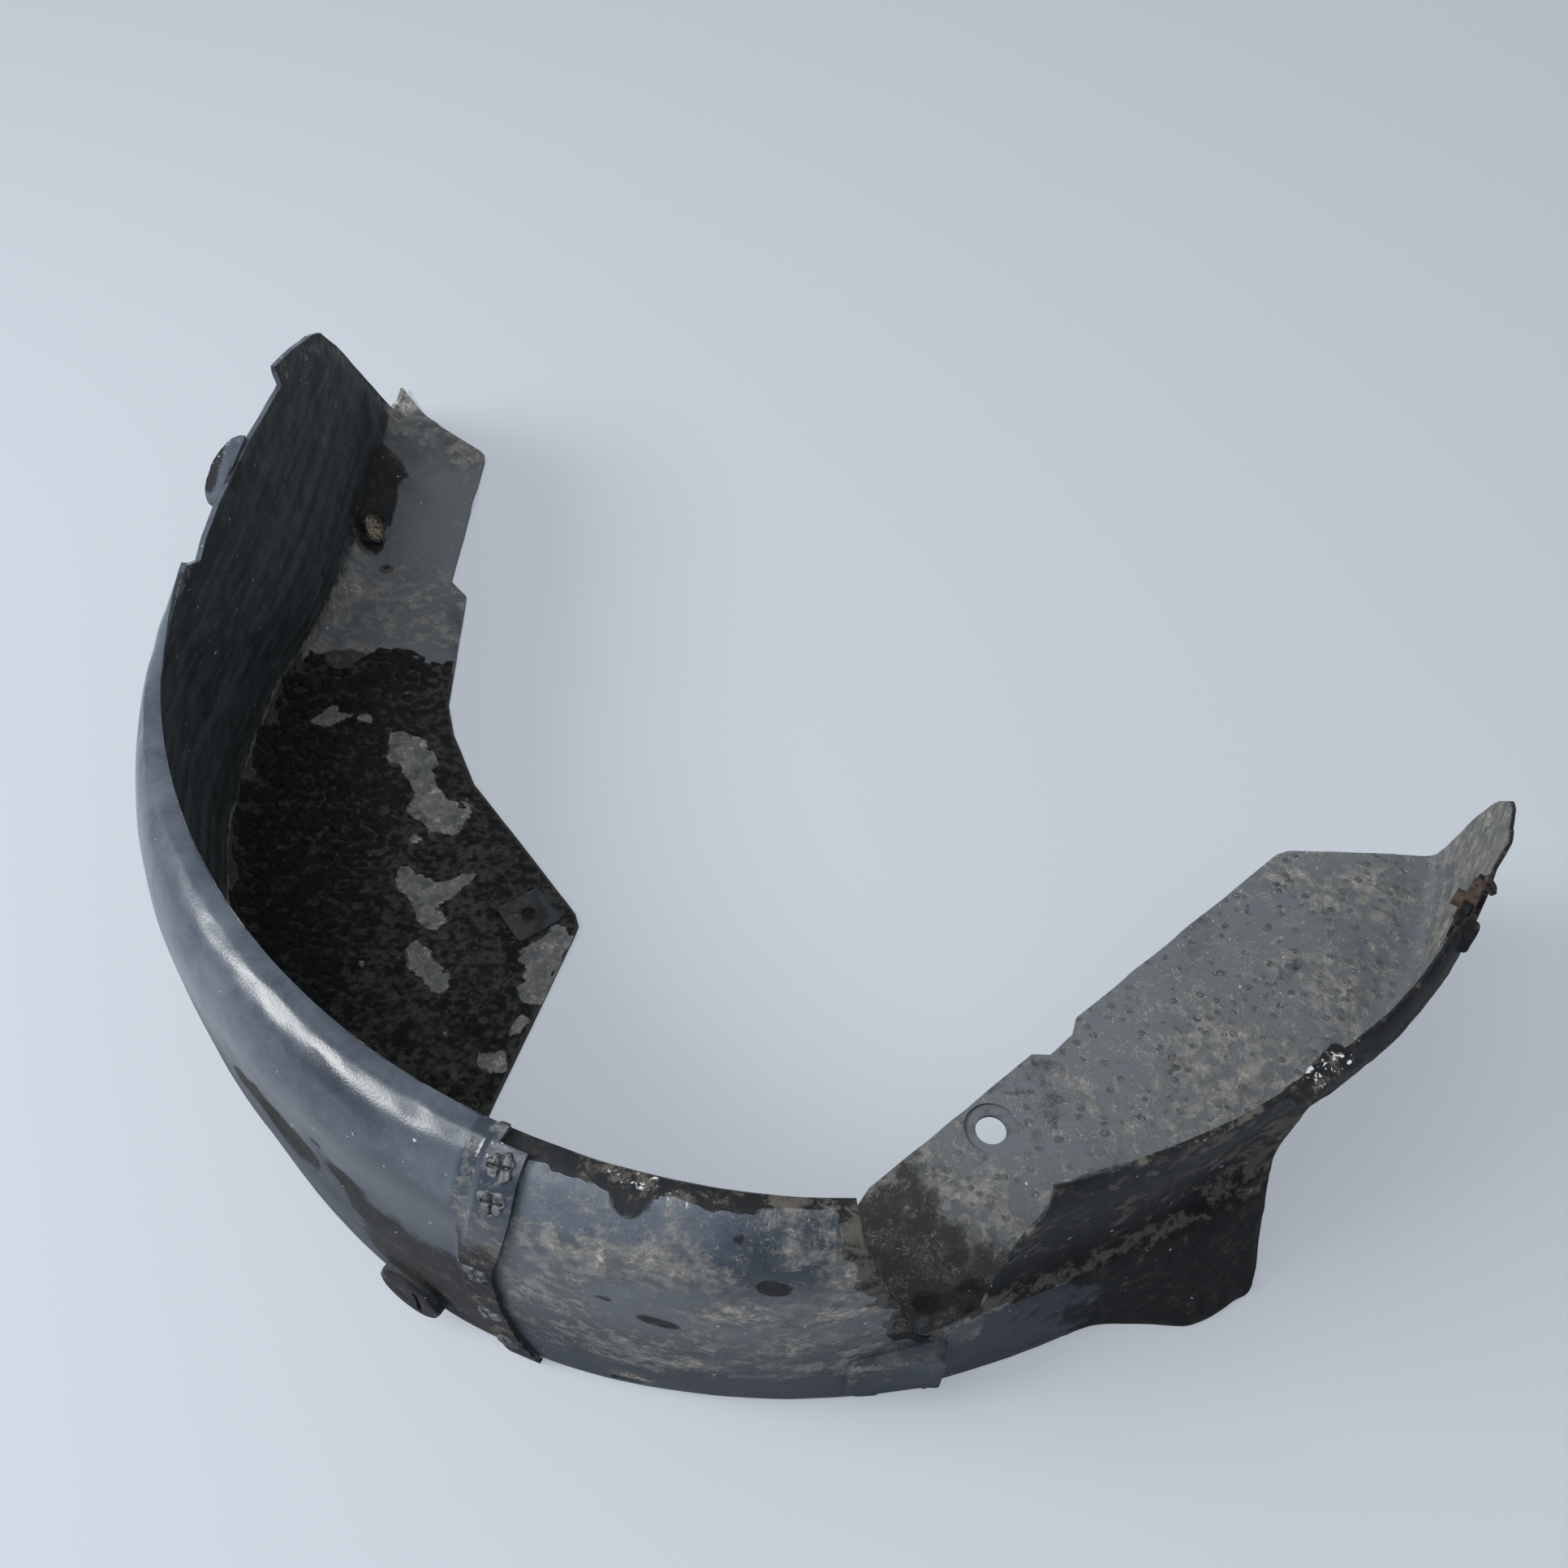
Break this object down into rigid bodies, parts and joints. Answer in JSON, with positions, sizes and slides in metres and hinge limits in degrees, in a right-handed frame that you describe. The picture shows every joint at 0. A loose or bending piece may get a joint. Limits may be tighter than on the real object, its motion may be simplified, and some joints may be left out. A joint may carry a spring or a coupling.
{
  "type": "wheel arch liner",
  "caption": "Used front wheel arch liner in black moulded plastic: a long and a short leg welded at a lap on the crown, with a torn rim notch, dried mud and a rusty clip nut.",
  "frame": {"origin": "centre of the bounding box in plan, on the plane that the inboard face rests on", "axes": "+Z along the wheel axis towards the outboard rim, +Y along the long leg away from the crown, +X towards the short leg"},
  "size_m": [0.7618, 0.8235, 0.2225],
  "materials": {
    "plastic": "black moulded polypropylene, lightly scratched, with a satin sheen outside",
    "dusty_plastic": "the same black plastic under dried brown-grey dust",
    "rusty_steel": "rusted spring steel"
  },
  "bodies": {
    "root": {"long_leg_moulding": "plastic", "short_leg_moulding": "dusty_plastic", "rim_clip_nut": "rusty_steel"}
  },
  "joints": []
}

****************************************

Work to complete
Repeat the data precisely, line by line.

Solved exercise
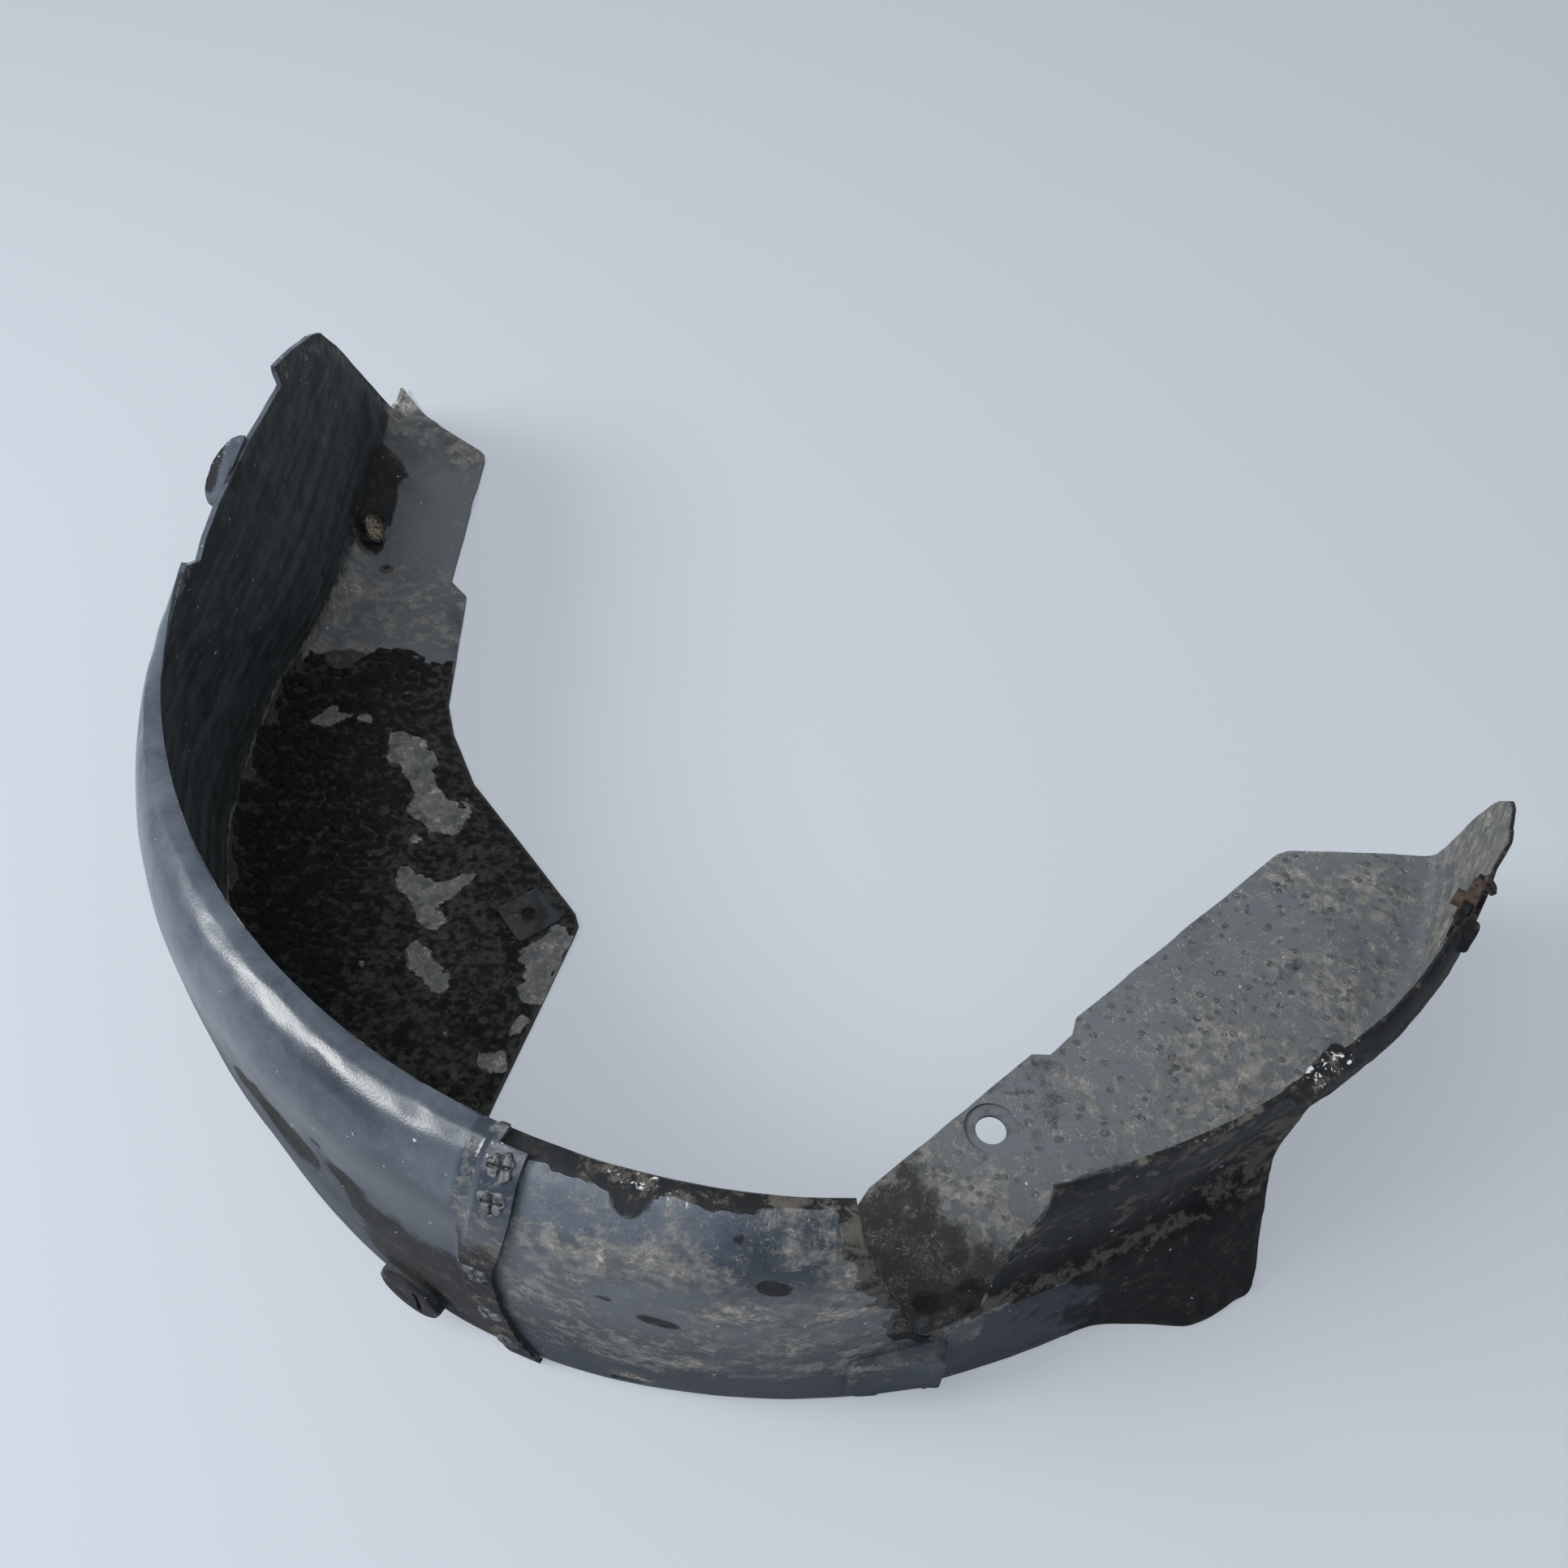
Break this object down into rigid bodies, parts and joints. Answer in JSON, with positions, sizes and slides in metres and hinge limits in degrees, in a right-handed frame that you describe. The picture shows every joint at 0. A loose or bending piece may get a joint. Limits may be tighter than on the real object, its motion may be simplified, and some joints may be left out. A joint may carry a spring or a coupling.
{
  "type": "wheel arch liner",
  "caption": "Used front wheel arch liner in black moulded plastic: a long and a short leg welded at a lap on the crown, with a torn rim notch, dried mud and a rusty clip nut.",
  "frame": {"origin": "centre of the bounding box in plan, on the plane that the inboard face rests on", "axes": "+Z along the wheel axis towards the outboard rim, +Y along the long leg away from the crown, +X towards the short leg"},
  "size_m": [0.7618, 0.8235, 0.2225],
  "materials": {
    "plastic": "black moulded polypropylene, lightly scratched, with a satin sheen outside",
    "dusty_plastic": "the same black plastic under dried brown-grey dust",
    "rusty_steel": "rusted spring steel"
  },
  "bodies": {
    "root": {"long_leg_moulding": "plastic", "short_leg_moulding": "dusty_plastic", "rim_clip_nut": "rusty_steel"}
  },
  "joints": []
}